> [Input for this task]:
-- BEGIN --

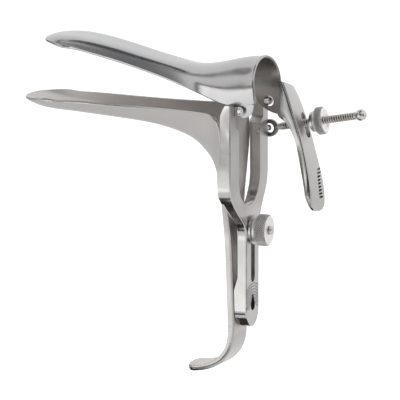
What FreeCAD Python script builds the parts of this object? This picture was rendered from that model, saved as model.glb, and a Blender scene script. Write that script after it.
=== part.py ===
import FreeCAD, Part
import math
import os
from FreeCAD import Vector

# Bivalve speculum, drawn with its blades part open, in millimetres.
# The origin is the middle of the blades' hinge axis. +Z is up, the blades point to -X,
# and the thumb lever and its screw are on the +Y side.

# Sheet metal of the two blades and the lever
blade_sheet = 1.6
lever_sheet = 2.2
blade_edge_round = 0.9
bar_edge_round = 0.2
near_parallel = 0.35
opposed = 0.8

# Lower blade: the trough
lower_tip_x = -120.4
lower_rim_z = -1.0
lower_rim_fall = 1.6
blade_half_width = 17.0
blade_waist = 15.2
lower_tip_round = 13.0
lower_depth_tip = 4.8
lower_depth_mid = 7.2

# Lower blade: the apron that turns down into the handle
apron_half_width = 21.2
apron_rear_x = -10.9
apron_turn_z = -9.0
apron_nose_x = -23.0

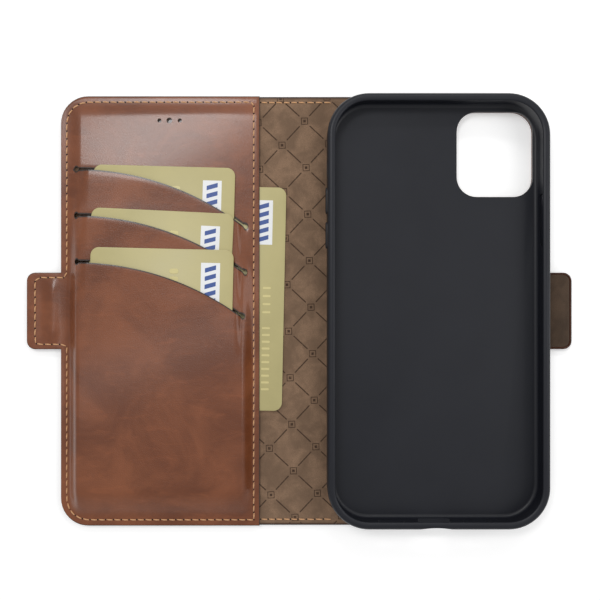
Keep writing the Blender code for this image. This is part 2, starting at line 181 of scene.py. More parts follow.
class LiningSettings(bpy.types.PropertyGroup):
    """Brushed suede with a printed lattice."""

    suede: colour("Suede", "Colour of the nap", (0.235, 0.147, 0.092))
    print_ink: colour("Print", "Colour of the printed lines", (0.055, 0.030, 0.018))
    cell: size("Cell", "Side of one diamond of the lattice", 12.65 * MM)
    stroke: size("Stroke", "Width of a printed line", 0.34 * MM)


class CardSettings(bpy.types.PropertyGroup):
    """Gold bank cards with blank markings."""

    gold: colour("Gold", "Colour of the card's face", (0.500, 0.440, 0.205))
    white: colour("Label", "Colour of the label's ground", (0.860, 0.870, 0.880))
    blue: colour("Bars", "Colour of the bars on the label", (0.050, 0.100, 0.320))


class TraySettings(bpy.types.PropertyGroup):
    """Soft moulded tray that holds the phone."""

    black: colour("Plastic", "Colour of the moulded plastic", (0.0090, 0.0102, 0.0155))
    wall: size("Wall", "Thickness of the tray's walls", 2.1 * MM)
    floor: size("Floor", "Height of the bed the phone lies on", 3.5 * MM)


class StageSettings(bpy.types.PropertyGroup):
    """Floor, sky and lights."""

    floor: colour("Floor", "Colour of the floor", (0.930, 0.930, 0.930))
    glow: amount("Glow", "Strength of the light from inside the floor", 0.30, 0.0, 5.0)
    sky: amount("Sky", "Strength of the even light from all round", 0.50, 0.0, 5.0)
    key: amount("Key", "Power of the soft light above, in watts", 1.0, 0.0, 50.0)
    fill: amount("Fill", "Power of the light opposite, in watts", 0.5, 0.0, 50.0)
    rim: amount("Rim", "Power of the long low light beyond the top edge, in watts", 0.5, 0.0, 50.0)
    band: amount("Band", "Power of the narrow light over the flap, in watts", 0.14, 0.0, 50.0)


# ---------------------------------------------------------------- node tools

class Recipe:
    """A node tree written step by step: each call adds one node and joins its inputs."""

    def __init__(self, tree):
        self.tree = tree
        self.count = 0

    def add(self, kind, inputs=None, **settings):
        node = self.tree.nodes.new("ShaderNode" + kind)
        node.location = (180 * self.count, -60 * (self.count % 5))
        self.count += 1
        for key, value in settings.items():
            setattr(node, key, value)
        for key, value in (inputs or {}).items():
            if isinstance(value, bpy.types.NodeSocket):
                self.tree.links.new(value, node.inputs[key])
            else:
                node.inputs[key].default_value = value
        return node

    def math(self, operation, first, second=0.0, third=0.0):
        node = self.add("Math", {0: first, 1: second, 2: third}, operation=operation)
        return node.outputs[0]

    def vector(self, operation, first, second=(0, 0, 0)):
        return self.add("VectorMath", {0: first, 1: second}, operation=operation).outputs[0]

    def scaled(self, vector, size_of_one):
        """The vector in units of the given size."""
        factor = self.math("DIVIDE", 1.0, size_of_one)
        return self.add("VectorMath", {0: vector, "Scale": factor}, operation="SCALE").outputs[0]

    def mix(self, factor, first, second, blend="MIX"):
        """Colour first where the factor is 0, second where it is 1."""
        node = self.add("Mix", {0: factor, 6: first, 7: second}, data_type="RGBA", blend_type=blend)
        return node.outputs[2]

    def remap(self, value, low, high, to_low=0.0, to_high=1.0):
        """A smooth step from to_low, below low, to to_high, above high."""
        node = self.add("MapRange", {0: value, 1: low, 2: high, 3: to_low, 4: to_high},
                        interpolation_type="SMOOTHSTEP")
        return node.outputs[0]

    def noise(self, vector, scale, detail=3.0, roughness=0.55, distortion=0.0):
        node = self.add("TexNoise", {"Vector": vector, "Scale": scale, "Detail": detail,
                                     "Roughness": roughness, "Distortion": distortion})
        return node.outputs[0]


def group(name, inputs, outputs):
    """A shader node group with the named sockets: its steps, its input node and its output node."""
    tree = bpy.data.node_groups.new(name, "ShaderNodeTree")
    for label, kind, default in inputs:
        socket = tree.interface.new_socket(label, in_out="INPUT", socket_type="NodeSocket" + kind)
        if default is not None:
            socket.default_value = default
    for label, kind in outputs:
        tree.interface.new_socket(label, in_out="OUTPUT", socket_type="NodeSocket" + kind)
    steps = Recipe(tree)
    return steps, tree.nodes.new("NodeGroupInput").outputs, tree.nodes.new("NodeGroupOutput").inputs


def put_out(steps, sockets, results):
    """Joins each result to the group's output socket of the same name."""
    for label, result in results.items():
        steps.tree.links.new(result, sockets[label])


# ---------------------------------------------------------------- shared surface effects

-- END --

> [What this task involves]:
Repeat the lines from the first one in the records through the line containing "# and the thumb", exactly as written, and nothing else.

> [Solved problem]:
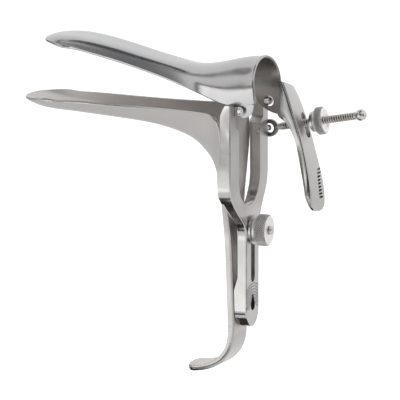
What FreeCAD Python script builds the parts of this object? This picture was rendered from that model, saved as model.glb, and a Blender scene script. Write that script after it.
=== part.py ===
import FreeCAD, Part
import math
import os
from FreeCAD import Vector

# Bivalve speculum, drawn with its blades part open, in millimetres.
# The origin is the middle of the blades' hinge axis. +Z is up, the blades point to -X,
# and the thumb lever and its screw are on the +Y side.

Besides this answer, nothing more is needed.